■ **Exercise brief**: Give back exactly the lines from the start of the listing to the line containing "return rounded(t, edge_w, edge_d)", inclusive, and nothing beyond them.

■ **Given material**:
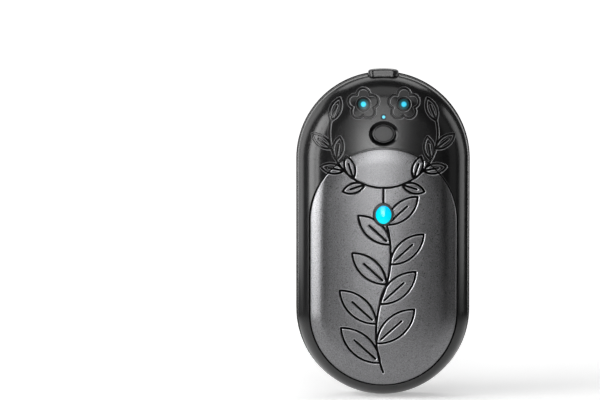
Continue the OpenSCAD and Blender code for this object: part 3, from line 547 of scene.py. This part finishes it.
def front_shell():
    """Front shell with the window for the plate, the wells of the lamps, the key's recess and the port's pocket"""
    shape = Shape()
    edge_w, edge_d, dip_w, dip_d = 0.22, 0.12, 0.45, 0.25
    window = stadium(PLATE_R + GAP, PLATE_ENDS)
    recess = oval(key_at, key_w, key_l, KEY_RING)
    holes = [circle(at, lamp_r + SLIP) for at in lamps] + [circle(dot_at, DOT_R + SLIP, 48)]

    def soft(t):
        return rounded(t, edge_w, edge_d)

    def dip(t):
        return rounded(t, dip_w, dip_d)

    def opened(x, z):
        """Places on the shell's upper end, given across and up, opened out flat"""
        angle = np.where(z > EDGE_Z, np.arccos(np.clip((z - EDGE_Z) / EDGE_R, -1, 1)), math.pi / 2)
        d = EDGE_X + EDGE_R * np.sin(angle)
        u = np.where(z > EDGE_Z, U_EDGE + EDGE_R * (angle - EDGE_ANGLE), U_SIDE + EDGE_Z - z)
        return np.stack([x / d * u, ARC_Y + np.sqrt(1 - (x / d) ** 2) * u], 1)

    pocket = tab_outline(cover_high[0] + AIR, cover_low[2] - SLIP, cover_high[2] + AIR, POCKET_CORNER, 0.35)
    pocket_flat = opened(-pocket[:, 0], pocket[:, 1])
    loops = [stadium(U_RIM), flat(window), flat(recess), *[flat(h) for h in holes], pocket_flat]
    edges = [(soft, Track([window], True)), (dip, Track([recess], True)),
             (well, Track(holes[:2], True)), (soft, Track(holes[2:], True))]
    well_rows = (0.2, *(WELL_FLOOR + k * WELL_WALL for k in (0, 0.33, 0.67, 1)))
    rows = [(window, (0.1, edge_w)), (recess, (0.12, 0.26, dip_w)), (holes[0], well_rows), (holes[1], well_rows),
            (holes[2], (0.1, edge_w))]
    skin(shape, loops, Track(wreath + blossoms), edges, rows_of=[(p, outward(p), ts) for p, ts in rows])

    # Window, ledge and the inside down to the seam
    ledge = stadium(PLATE_R - LEDGE_W, PLATE_ENDS)
    wall_of(shape, window, -edge_d, -LEDGE_DOWN)
    shape.loft(raised(window, -LEDGE_DOWN), raised(ledge, -LEDGE_DOWN))
    wall_of(shape, ledge, -LEDGE_DOWN, -WALL)
    inner_edge, rim = stadium(EDGE_X), stadium(FRONT_W - WALL)
    rings = [raised(ledge + t * (inner_edge - ledge), -WALL) for t in (0, 0.25, 0.5, 0.75, 1)]
    for angle in np.radians((20, 35, 50, 65, 78)):
        ring = stadium(EDGE_X + (EDGE_R - WALL) * math.sin(angle))
        rings.append(at_height(ring, EDGE_Z + (EDGE_R - WALL) * math.cos(angle)))
    shape.loft(*rings, at_height(rim, EDGE_Z), at_height(rim, SEAM - LIP_H))
    lip, seam = stadium(FRONT_W - WALL + LIP_T), stadium(FRONT_W - RIM)
    for inner, inner_z, outer, outer_z in (
            (rim, SEAM - LIP_H, lip, SEAM - LIP_H), (lip, SEAM - LIP_H, lip, SEAM),
            (lip, SEAM, seam, SEAM), (seam, SEAM, stadium(FRONT_W), SEAM + RIM)):
        shape.loft(at_height(inner, inner_z), at_height(outer, outer_z))

    # Recess of the key and holes of the lamps, their walls and floor painted dark as painted shade
    floor_z = float(height(key_at[1] - ARC_Y)) - KEY_DIP
    bore = oval(key_at, key_w, key_l, AIR)
    slope_end = oval(key_at, key_w, key_l, KEY_RING - RING_SLOPE)
    shape.loft(raised(recess, -dip_d), at_height(slope_end, floor_z), painted_shade=1)
    shape.loft(at_height(slope_end, floor_z), at_height(bore, floor_z), painted_shade=1)
    shape.loft(at_height(bore, floor_z), at_height(bore, floor_z - WALL / 2), painted_shade=1)
    for hole, top in zip(holes, (LINE_D, LINE_D, edge_d)):
        shape.loft(raised(hole, -top), raised(hole, -WALL), painted_shade=1)

    # Pocket: walls, floor and the mouth for the socket
    mouth = socket_outline(SOCKET_FIT, 0.4)
    points = np.concatenate([pocket, mouth])
    shape.loft(folded(pocket_flat)[0], at_end(pocket, pocket_y))
    shape.add(at_end(points, pocket_y), triangles(points, [pocket, mouth]))
    shape.loft(at_end(mouth, pocket_y), at_end(mouth, pocket_y - WALL))
    shape.piece("front_case", "housing", shell, "shell", "front_shell")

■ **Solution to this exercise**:
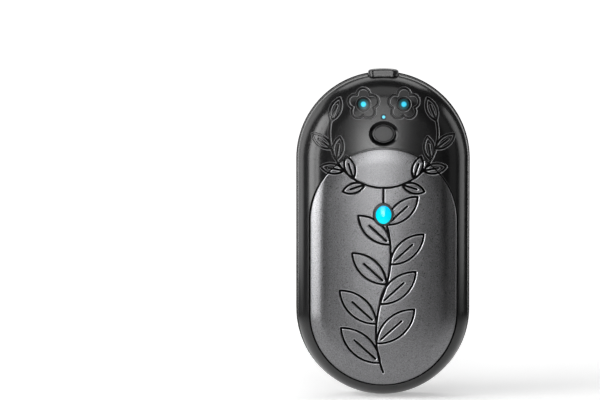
Continue the OpenSCAD and Blender code for this object: part 3, from line 547 of scene.py. This part finishes it.
def front_shell():
    """Front shell with the window for the plate, the wells of the lamps, the key's recess and the port's pocket"""
    shape = Shape()
    edge_w, edge_d, dip_w, dip_d = 0.22, 0.12, 0.45, 0.25
    window = stadium(PLATE_R + GAP, PLATE_ENDS)
    recess = oval(key_at, key_w, key_l, KEY_RING)
    holes = [circle(at, lamp_r + SLIP) for at in lamps] + [circle(dot_at, DOT_R + SLIP, 48)]

    def soft(t):
        return rounded(t, edge_w, edge_d)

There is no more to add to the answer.